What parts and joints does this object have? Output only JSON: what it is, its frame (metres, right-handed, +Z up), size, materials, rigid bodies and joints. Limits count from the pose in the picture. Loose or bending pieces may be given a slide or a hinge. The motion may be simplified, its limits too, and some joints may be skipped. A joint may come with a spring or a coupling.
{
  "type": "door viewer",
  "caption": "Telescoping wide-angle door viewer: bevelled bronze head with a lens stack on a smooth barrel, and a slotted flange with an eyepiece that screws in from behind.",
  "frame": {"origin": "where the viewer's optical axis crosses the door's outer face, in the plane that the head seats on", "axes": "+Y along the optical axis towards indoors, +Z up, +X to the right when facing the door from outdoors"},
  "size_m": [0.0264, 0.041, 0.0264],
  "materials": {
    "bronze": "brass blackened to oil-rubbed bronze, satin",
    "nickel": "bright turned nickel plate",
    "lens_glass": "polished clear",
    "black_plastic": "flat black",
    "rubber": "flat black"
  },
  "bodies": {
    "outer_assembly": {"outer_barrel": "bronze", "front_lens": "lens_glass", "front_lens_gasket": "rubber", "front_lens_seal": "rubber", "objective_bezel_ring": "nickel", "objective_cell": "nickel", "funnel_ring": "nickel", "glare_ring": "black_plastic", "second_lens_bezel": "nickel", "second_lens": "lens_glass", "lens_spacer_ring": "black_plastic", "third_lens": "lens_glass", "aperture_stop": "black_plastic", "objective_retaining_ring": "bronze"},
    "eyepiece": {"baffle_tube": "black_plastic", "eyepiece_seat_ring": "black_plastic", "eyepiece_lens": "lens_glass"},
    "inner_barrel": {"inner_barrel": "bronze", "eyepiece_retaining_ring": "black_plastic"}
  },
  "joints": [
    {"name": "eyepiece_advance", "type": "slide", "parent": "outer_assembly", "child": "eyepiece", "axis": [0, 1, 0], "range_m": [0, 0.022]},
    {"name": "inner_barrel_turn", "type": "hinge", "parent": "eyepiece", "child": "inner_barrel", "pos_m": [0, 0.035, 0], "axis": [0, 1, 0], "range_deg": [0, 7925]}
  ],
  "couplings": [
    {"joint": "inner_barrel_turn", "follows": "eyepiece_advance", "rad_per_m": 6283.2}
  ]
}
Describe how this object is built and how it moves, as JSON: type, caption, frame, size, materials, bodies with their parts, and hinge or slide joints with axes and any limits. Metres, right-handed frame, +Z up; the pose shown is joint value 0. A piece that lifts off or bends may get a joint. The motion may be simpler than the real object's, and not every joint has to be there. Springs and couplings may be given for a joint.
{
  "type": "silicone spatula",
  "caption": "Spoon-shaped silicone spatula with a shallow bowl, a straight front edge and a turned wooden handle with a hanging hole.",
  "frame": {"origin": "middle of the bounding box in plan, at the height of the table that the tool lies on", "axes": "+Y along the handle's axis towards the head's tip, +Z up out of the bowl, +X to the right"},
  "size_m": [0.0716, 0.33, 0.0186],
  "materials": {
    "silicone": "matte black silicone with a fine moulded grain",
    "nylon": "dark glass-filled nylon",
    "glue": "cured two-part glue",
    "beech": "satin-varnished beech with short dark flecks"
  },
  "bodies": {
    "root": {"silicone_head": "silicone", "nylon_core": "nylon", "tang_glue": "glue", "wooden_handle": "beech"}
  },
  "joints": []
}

______________________________

● Task objective: Nothing should be changed: write out all of the data as is.

● Written answer:
What parts and joints does this object have? Output only JSON: what it is, its frame (metres, right-handed, +Z up), size, materials, rigid bodies and joints. Limits count from the pose in the picture. Loose or bending pieces may be given a slide or a hinge. The motion may be simplified, its limits too, and some joints may be skipped. A joint may come with a spring or a coupling.
{
  "type": "door viewer",
  "caption": "Telescoping wide-angle door viewer: bevelled bronze head with a lens stack on a smooth barrel, and a slotted flange with an eyepiece that screws in from behind.",
  "frame": {"origin": "where the viewer's optical axis crosses the door's outer face, in the plane that the head seats on", "axes": "+Y along the optical axis towards indoors, +Z up, +X to the right when facing the door from outdoors"},
  "size_m": [0.0264, 0.041, 0.0264],
  "materials": {
    "bronze": "brass blackened to oil-rubbed bronze, satin",
    "nickel": "bright turned nickel plate",
    "lens_glass": "polished clear",
    "black_plastic": "flat black",
    "rubber": "flat black"
  },
  "bodies": {
    "outer_assembly": {"outer_barrel": "bronze", "front_lens": "lens_glass", "front_lens_gasket": "rubber", "front_lens_seal": "rubber", "objective_bezel_ring": "nickel", "objective_cell": "nickel", "funnel_ring": "nickel", "glare_ring": "black_plastic", "second_lens_bezel": "nickel", "second_lens": "lens_glass", "lens_spacer_ring": "black_plastic", "third_lens": "lens_glass", "aperture_stop": "black_plastic", "objective_retaining_ring": "bronze"},
    "eyepiece": {"baffle_tube": "black_plastic", "eyepiece_seat_ring": "black_plastic", "eyepiece_lens": "lens_glass"},
    "inner_barrel": {"inner_barrel": "bronze", "eyepiece_retaining_ring": "black_plastic"}
  },
  "joints": [
    {"name": "eyepiece_advance", "type": "slide", "parent": "outer_assembly", "child": "eyepiece", "axis": [0, 1, 0], "range_m": [0, 0.022]},
    {"name": "inner_barrel_turn", "type": "hinge", "parent": "eyepiece", "child": "inner_barrel", "pos_m": [0, 0.035, 0], "axis": [0, 1, 0], "range_deg": [0, 7925]}
  ],
  "couplings": [
    {"joint": "inner_barrel_turn", "follows": "eyepiece_advance", "rad_per_m": 6283.2}
  ]
}
Describe how this object is built and how it moves, as JSON: type, caption, frame, size, materials, bodies with their parts, and hinge or slide joints with axes and any limits. Metres, right-handed frame, +Z up; the pose shown is joint value 0. A piece that lifts off or bends may get a joint. The motion may be simpler than the real object's, and not every joint has to be there. Springs and couplings may be given for a joint.
{
  "type": "silicone spatula",
  "caption": "Spoon-shaped silicone spatula with a shallow bowl, a straight front edge and a turned wooden handle with a hanging hole.",
  "frame": {"origin": "middle of the bounding box in plan, at the height of the table that the tool lies on", "axes": "+Y along the handle's axis towards the head's tip, +Z up out of the bowl, +X to the right"},
  "size_m": [0.0716, 0.33, 0.0186],
  "materials": {
    "silicone": "matte black silicone with a fine moulded grain",
    "nylon": "dark glass-filled nylon",
    "glue": "cured two-part glue",
    "beech": "satin-varnished beech with short dark flecks"
  },
  "bodies": {
    "root": {"silicone_head": "silicone", "nylon_core": "nylon", "tang_glue": "glue", "wooden_handle": "beech"}
  },
  "joints": []
}